TASK GOAL: Go through the listing below and gather every line with the word "finishes".

SUPPLIED MATERIAL:
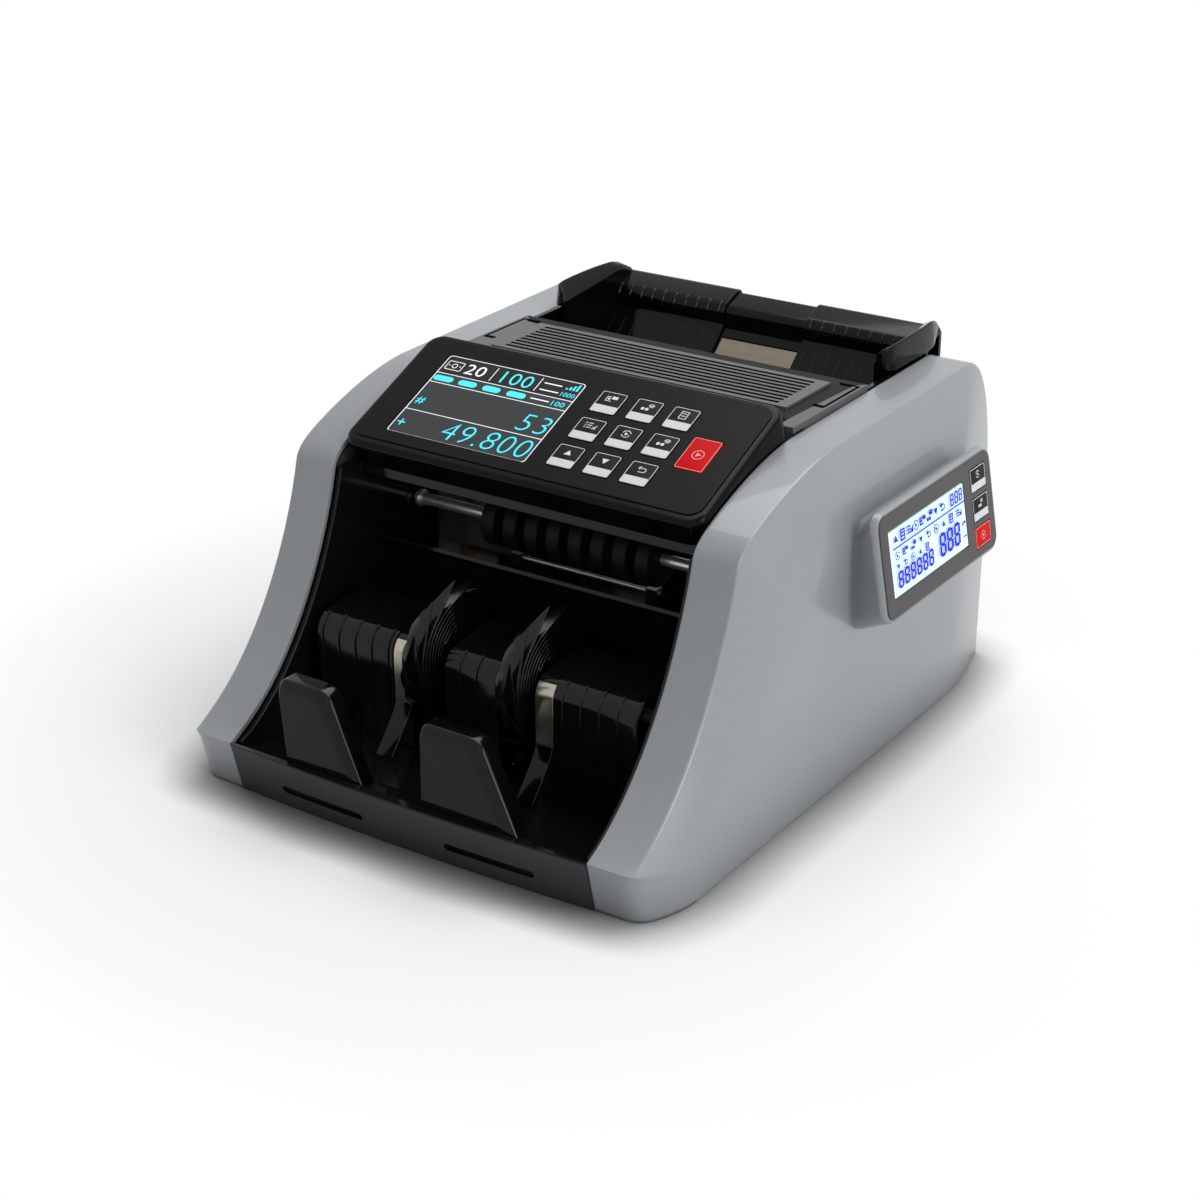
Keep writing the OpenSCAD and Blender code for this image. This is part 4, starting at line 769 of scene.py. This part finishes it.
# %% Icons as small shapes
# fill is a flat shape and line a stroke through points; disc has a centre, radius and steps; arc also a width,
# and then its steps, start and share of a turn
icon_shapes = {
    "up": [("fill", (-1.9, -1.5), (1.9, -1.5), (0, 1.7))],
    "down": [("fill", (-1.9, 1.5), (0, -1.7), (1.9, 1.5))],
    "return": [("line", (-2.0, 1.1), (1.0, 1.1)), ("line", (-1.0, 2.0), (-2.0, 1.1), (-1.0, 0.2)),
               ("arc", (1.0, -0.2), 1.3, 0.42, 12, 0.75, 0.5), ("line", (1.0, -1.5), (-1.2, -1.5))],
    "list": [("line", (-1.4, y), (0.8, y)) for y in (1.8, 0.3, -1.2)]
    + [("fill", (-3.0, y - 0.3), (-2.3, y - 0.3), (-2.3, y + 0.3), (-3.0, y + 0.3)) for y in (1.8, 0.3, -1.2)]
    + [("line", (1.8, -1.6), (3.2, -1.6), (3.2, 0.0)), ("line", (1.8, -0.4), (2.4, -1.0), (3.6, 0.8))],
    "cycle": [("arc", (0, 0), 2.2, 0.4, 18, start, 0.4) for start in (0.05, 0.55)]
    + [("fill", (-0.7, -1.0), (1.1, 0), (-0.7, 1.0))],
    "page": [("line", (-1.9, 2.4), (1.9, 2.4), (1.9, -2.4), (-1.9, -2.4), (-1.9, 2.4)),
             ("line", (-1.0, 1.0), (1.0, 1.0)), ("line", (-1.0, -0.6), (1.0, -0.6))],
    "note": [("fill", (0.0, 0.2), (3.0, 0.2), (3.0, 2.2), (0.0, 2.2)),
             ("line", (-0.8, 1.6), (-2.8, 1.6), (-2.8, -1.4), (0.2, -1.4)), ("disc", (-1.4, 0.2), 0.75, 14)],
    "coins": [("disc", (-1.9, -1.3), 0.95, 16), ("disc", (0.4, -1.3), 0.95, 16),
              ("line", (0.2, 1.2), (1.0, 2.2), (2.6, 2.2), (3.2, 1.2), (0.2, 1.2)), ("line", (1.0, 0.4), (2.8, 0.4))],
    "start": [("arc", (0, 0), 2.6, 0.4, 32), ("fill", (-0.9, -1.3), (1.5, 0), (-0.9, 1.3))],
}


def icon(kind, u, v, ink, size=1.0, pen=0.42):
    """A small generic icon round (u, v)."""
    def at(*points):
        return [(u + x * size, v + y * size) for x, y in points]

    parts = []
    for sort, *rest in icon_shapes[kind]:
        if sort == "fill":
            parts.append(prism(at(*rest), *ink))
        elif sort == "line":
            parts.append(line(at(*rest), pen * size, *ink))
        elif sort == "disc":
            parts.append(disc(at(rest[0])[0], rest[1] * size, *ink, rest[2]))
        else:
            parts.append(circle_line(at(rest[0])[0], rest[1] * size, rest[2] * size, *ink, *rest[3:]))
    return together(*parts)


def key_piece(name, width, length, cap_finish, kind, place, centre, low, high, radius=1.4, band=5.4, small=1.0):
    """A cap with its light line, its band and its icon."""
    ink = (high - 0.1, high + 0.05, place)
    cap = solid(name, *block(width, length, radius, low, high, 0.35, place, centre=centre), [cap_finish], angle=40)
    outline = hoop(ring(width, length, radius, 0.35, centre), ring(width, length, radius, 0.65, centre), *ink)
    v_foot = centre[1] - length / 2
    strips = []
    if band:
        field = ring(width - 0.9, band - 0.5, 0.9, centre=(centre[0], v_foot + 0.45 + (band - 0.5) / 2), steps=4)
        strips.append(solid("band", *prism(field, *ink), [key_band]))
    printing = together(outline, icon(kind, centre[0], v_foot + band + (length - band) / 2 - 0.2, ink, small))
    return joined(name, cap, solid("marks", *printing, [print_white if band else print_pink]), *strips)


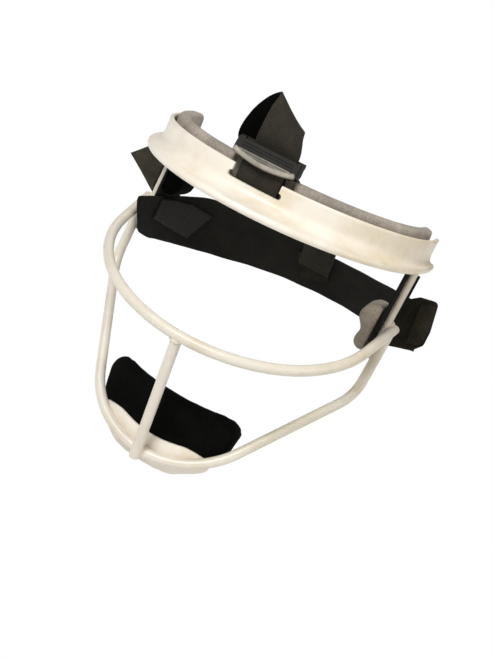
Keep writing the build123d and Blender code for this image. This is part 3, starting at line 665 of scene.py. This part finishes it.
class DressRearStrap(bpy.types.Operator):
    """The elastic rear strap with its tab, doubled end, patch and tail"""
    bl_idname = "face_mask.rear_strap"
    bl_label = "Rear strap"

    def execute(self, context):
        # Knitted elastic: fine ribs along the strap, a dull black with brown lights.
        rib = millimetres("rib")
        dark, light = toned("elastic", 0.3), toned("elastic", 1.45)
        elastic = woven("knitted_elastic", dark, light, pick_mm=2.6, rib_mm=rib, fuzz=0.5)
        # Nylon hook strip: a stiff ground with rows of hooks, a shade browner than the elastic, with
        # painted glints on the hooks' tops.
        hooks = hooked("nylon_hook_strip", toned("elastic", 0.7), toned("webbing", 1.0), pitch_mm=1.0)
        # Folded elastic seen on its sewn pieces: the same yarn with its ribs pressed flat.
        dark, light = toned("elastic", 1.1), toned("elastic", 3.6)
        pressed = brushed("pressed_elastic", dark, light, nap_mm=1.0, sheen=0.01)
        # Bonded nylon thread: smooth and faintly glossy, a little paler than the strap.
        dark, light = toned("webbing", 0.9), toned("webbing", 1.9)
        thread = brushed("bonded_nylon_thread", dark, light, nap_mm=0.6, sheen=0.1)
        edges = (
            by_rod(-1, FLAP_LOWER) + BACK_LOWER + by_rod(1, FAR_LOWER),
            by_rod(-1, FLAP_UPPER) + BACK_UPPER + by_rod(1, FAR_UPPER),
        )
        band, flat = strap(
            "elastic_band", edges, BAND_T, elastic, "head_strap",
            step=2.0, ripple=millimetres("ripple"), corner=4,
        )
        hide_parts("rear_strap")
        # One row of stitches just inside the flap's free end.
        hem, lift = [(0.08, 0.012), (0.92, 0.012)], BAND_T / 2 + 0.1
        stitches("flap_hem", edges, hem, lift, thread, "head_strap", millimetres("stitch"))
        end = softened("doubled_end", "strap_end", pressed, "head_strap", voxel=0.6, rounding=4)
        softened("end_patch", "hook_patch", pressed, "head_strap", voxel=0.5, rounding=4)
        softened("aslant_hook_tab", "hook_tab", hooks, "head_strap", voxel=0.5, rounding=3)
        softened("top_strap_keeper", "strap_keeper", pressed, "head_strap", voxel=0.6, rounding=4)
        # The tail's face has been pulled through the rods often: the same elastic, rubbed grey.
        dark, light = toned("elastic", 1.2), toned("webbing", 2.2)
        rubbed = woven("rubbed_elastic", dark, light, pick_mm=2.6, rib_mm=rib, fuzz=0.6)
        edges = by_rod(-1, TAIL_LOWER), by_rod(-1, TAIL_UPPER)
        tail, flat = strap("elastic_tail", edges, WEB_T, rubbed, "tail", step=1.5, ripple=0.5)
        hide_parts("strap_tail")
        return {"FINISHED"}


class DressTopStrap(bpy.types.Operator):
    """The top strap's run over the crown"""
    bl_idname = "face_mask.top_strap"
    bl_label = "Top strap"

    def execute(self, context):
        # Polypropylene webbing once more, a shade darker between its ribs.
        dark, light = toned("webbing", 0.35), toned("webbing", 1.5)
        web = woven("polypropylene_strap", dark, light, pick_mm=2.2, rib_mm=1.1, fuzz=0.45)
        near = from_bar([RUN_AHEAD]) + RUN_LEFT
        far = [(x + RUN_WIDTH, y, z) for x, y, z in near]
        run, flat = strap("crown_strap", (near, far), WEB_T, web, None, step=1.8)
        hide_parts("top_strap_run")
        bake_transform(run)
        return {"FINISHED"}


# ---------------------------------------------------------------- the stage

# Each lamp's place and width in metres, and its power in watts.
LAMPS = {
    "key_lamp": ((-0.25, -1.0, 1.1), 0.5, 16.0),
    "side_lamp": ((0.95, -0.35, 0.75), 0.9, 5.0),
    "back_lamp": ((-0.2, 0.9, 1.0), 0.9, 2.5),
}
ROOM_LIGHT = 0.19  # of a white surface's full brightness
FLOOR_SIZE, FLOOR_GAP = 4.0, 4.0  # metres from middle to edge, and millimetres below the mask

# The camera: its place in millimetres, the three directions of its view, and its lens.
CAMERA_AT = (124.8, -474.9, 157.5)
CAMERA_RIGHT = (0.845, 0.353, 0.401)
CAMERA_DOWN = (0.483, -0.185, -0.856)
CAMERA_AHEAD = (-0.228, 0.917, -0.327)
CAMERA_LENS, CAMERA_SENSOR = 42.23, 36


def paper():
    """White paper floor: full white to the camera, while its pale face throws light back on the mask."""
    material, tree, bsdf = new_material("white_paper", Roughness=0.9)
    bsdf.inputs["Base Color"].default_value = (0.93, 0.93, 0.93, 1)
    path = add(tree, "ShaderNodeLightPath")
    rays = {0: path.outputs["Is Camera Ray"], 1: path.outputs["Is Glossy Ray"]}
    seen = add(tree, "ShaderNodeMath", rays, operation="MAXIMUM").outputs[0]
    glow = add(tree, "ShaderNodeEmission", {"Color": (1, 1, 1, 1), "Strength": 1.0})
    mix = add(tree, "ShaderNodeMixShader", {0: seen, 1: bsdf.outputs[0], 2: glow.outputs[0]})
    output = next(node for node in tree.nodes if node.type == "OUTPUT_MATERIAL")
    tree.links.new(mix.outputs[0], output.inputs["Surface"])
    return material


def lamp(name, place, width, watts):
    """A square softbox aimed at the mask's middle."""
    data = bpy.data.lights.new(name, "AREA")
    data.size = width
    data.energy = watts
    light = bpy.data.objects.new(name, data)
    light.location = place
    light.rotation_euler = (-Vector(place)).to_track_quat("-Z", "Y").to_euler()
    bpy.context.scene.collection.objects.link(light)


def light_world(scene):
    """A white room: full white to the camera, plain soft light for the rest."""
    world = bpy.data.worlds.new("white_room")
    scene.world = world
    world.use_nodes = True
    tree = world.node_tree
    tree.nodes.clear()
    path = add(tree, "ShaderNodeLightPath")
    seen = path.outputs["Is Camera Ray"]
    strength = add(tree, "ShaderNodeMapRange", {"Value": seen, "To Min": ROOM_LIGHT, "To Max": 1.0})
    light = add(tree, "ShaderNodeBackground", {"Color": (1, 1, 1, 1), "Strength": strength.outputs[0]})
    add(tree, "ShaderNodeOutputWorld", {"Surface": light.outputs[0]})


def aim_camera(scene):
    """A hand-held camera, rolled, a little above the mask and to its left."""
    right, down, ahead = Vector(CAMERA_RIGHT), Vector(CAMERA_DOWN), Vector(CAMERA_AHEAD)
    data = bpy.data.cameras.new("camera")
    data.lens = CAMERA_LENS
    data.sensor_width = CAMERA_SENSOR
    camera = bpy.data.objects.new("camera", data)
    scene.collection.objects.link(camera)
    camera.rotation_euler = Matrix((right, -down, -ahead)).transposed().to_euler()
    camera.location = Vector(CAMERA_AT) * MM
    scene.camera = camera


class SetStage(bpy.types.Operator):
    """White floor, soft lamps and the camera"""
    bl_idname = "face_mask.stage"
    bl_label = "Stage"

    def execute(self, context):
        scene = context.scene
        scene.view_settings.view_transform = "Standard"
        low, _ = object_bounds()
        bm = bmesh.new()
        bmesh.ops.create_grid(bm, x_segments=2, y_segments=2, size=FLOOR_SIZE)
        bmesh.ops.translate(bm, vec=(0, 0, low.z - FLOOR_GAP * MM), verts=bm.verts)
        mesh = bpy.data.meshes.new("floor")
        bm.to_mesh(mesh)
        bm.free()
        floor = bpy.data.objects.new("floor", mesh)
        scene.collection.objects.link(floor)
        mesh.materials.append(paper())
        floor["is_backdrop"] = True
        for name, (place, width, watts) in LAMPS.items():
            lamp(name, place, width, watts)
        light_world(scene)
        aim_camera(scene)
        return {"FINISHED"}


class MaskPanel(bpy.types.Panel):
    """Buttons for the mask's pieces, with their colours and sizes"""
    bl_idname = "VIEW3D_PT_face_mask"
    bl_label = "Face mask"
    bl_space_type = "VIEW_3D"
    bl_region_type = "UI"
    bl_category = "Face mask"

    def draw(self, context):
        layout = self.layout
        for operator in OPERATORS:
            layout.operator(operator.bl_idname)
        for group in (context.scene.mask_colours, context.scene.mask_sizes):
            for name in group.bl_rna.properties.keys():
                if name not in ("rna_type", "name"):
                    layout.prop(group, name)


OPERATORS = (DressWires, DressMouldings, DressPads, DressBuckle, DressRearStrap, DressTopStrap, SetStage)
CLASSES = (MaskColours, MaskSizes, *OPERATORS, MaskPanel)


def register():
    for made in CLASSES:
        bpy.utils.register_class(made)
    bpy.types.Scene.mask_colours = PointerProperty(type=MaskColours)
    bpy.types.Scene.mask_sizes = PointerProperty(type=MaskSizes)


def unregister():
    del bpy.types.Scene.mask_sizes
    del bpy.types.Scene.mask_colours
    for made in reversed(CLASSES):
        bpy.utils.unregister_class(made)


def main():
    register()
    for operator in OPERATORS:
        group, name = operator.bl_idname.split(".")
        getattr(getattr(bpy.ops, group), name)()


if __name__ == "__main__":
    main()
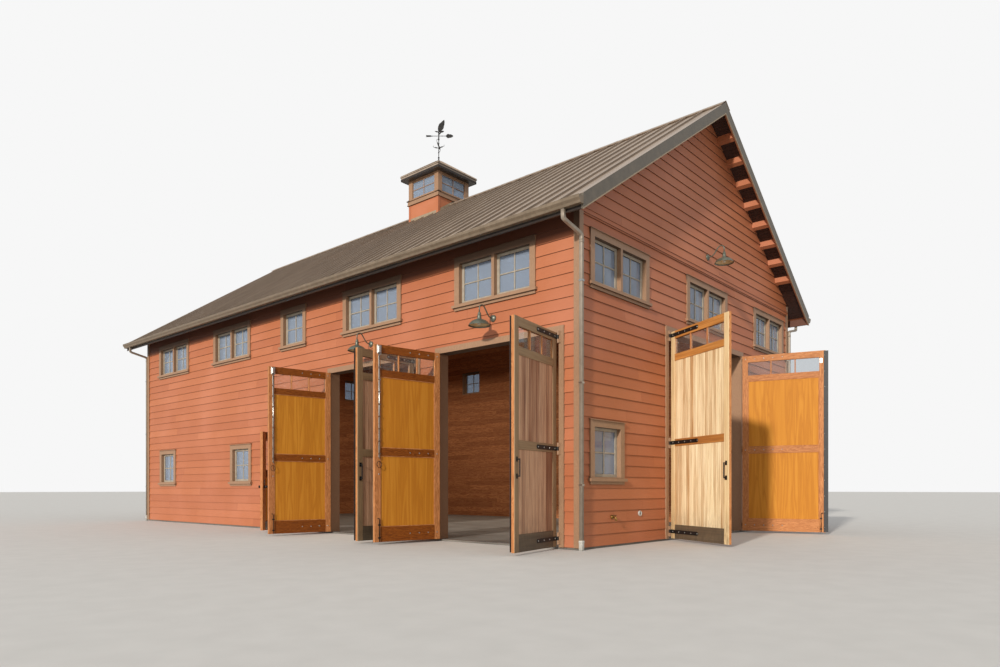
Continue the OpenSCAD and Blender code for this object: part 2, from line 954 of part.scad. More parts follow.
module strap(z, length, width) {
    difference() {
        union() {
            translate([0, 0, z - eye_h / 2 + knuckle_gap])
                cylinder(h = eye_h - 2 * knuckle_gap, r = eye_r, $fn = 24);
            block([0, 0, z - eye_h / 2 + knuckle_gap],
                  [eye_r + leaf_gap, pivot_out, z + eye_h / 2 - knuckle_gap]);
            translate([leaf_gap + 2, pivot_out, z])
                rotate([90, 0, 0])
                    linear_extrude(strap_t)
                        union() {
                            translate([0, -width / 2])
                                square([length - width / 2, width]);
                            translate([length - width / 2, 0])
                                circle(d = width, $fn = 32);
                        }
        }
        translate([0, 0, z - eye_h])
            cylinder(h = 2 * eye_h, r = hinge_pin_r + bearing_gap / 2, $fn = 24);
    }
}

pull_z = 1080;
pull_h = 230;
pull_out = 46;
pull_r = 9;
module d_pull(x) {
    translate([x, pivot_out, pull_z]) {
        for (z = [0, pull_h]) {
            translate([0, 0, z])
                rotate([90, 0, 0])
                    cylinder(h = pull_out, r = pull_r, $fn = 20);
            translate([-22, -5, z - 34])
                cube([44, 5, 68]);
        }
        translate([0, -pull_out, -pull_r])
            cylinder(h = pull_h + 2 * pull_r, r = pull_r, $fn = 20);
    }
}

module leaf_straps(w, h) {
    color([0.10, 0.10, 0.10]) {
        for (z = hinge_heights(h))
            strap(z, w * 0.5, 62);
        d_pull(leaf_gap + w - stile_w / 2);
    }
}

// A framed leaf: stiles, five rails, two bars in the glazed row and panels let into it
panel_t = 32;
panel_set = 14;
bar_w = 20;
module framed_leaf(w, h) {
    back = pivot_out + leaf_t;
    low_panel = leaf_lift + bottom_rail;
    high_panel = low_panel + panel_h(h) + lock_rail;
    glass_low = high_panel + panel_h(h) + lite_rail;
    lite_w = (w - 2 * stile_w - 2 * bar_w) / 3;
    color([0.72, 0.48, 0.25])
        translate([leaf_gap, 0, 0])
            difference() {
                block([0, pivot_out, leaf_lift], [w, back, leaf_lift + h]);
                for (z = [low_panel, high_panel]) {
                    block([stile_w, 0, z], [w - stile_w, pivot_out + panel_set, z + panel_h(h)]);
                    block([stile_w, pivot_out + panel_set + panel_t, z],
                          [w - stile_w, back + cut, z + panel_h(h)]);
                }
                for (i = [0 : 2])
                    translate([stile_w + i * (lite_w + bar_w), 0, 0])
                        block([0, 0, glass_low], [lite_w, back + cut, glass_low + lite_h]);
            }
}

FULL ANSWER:
Keep writing the OpenSCAD and Blender code for this image. This is part 4, starting at line 769 of scene.py. This part finishes it.
Keep writing the build123d and Blender code for this image. This is part 3, starting at line 665 of scene.py. This part finishes it.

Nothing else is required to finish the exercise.